On Friday, I blogged about how a hosting company called 1and1 had told one of its customers to stop infringing copyright — where the “infringing” activity was distributing his own movie over BitTorrent.
Now 1and1 is shoving its foot deeper and deeper down its own throat. Carl, another 1and1 customer, wrote to the company to say how disappointed he was by this decision and got this mind-bogglingly clueless response:
I am sorry that you feel this way. However bit torrent generates a lot of traffic and is too hard to keep under control. If we allow bit torrent on our shared system this would create a huge influx in traffic. Also even though people using the bit torrent for good purposes such a promoting there own work or whatever it might be. It is mainly used to download copyrighted files of music, video, etc. If we are allow this on our service we could have a lot of legal issues to deal with that could just be avoided. I apologize for this inconvience again and hope you have a good day.

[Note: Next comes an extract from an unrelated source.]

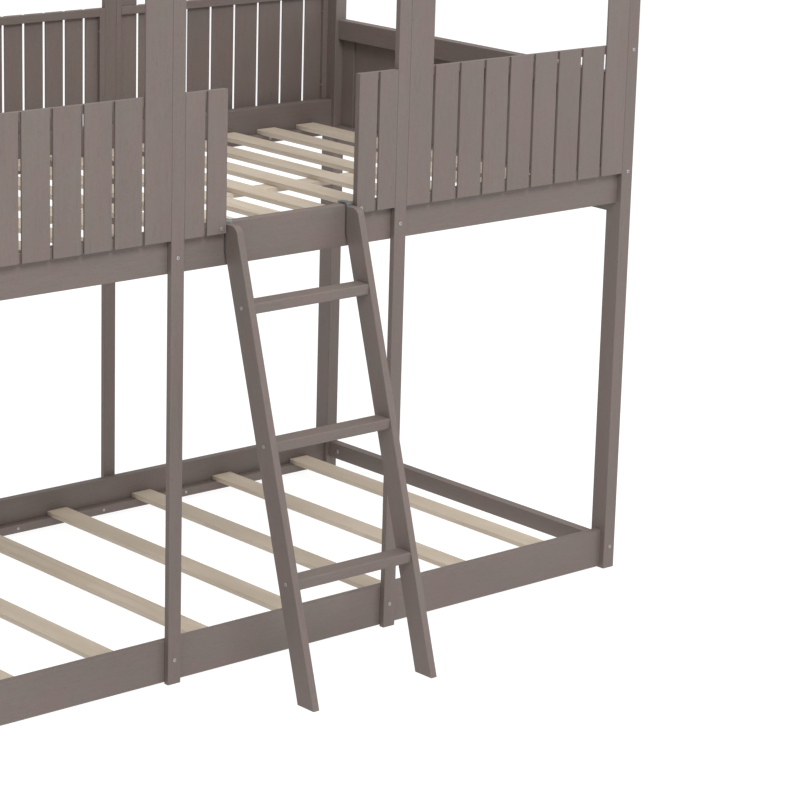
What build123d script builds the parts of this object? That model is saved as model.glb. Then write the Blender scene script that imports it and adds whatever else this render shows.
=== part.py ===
"""House-style bunk bed with a lift-off ladder: two sleeping decks in a timber frame.

X runs along the bed, Y from front to back and Z up. The origin is on the floor, in the middle
of the bed and its ladder. Every piece of timber, slat and fastener is a solid of its own.
"""

import os
from math import cos, radians, tan

from build123d import *

# ---- driving dimensions, in millimetres ----
bed_length = 1988.0
bed_depth = 1055.0
overall_height = 2140.0
ladder_reach = 299.0  # from the front of the posts to the front of the ladder's feet
edge_radius = 1.5  # eased edges of painted timber

post_width = 33.5
post_depth = 45.0
mid_post_width = 32.5
mid_post_centre = 295.25
rail_thickness = 20.0
rail_height = 89.0
lower_rail_bottom = 3.0
upper_rail_bottom = 870.5
lower_end_rail_bottom = 31.0
lower_end_rail_height = 40.0

board_thickness = 5.0
cleat_thickness = 9.0
cleat_height = 19.0
stile_width = 15.0
stile_edge_radius = 0.8
joint_gap = 0.3  # hairline left where the pieces of one panel frame meet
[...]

Well, no it doesn’t generate a lot of traffic. That’s the whole point of BitTorrent. If you distribute large, popular files via a BitTorrent tracker (instead of via an ftp or web server) then the vast majority of the bandwidth used to transfer the file is provided by the people who are downloading it, not by the person hosting it.
And no, you can’t get in legal trouble for allowing people to use BitTorrent to serve non-infringing files. Hell, email and IM and http are used to carry copyrighted, infringing “music, video, etc” in vast, uncountable numbers — why not make your ISP even safer by not permitting your customers to use any protocols? (The answer is that the DMCA specifically exempts ISPs from liability for this sort of thing, so there is literally nothing to worry about — something that anyone running an ISP should know)
The hosting company in question is 1and1. Their phone number is 1-877-GO-1AND1. The main email address is info@1and1.com.
(Thanks, Carl!)
Update: Colin sez, “I thought I’d point to Hurricane Electric who actually offer a bittorrent tracker and superseed to their hosting customers which goes to show 1and1 are just talking through a hole in their hat (and Hurricane Electric actually get the net).”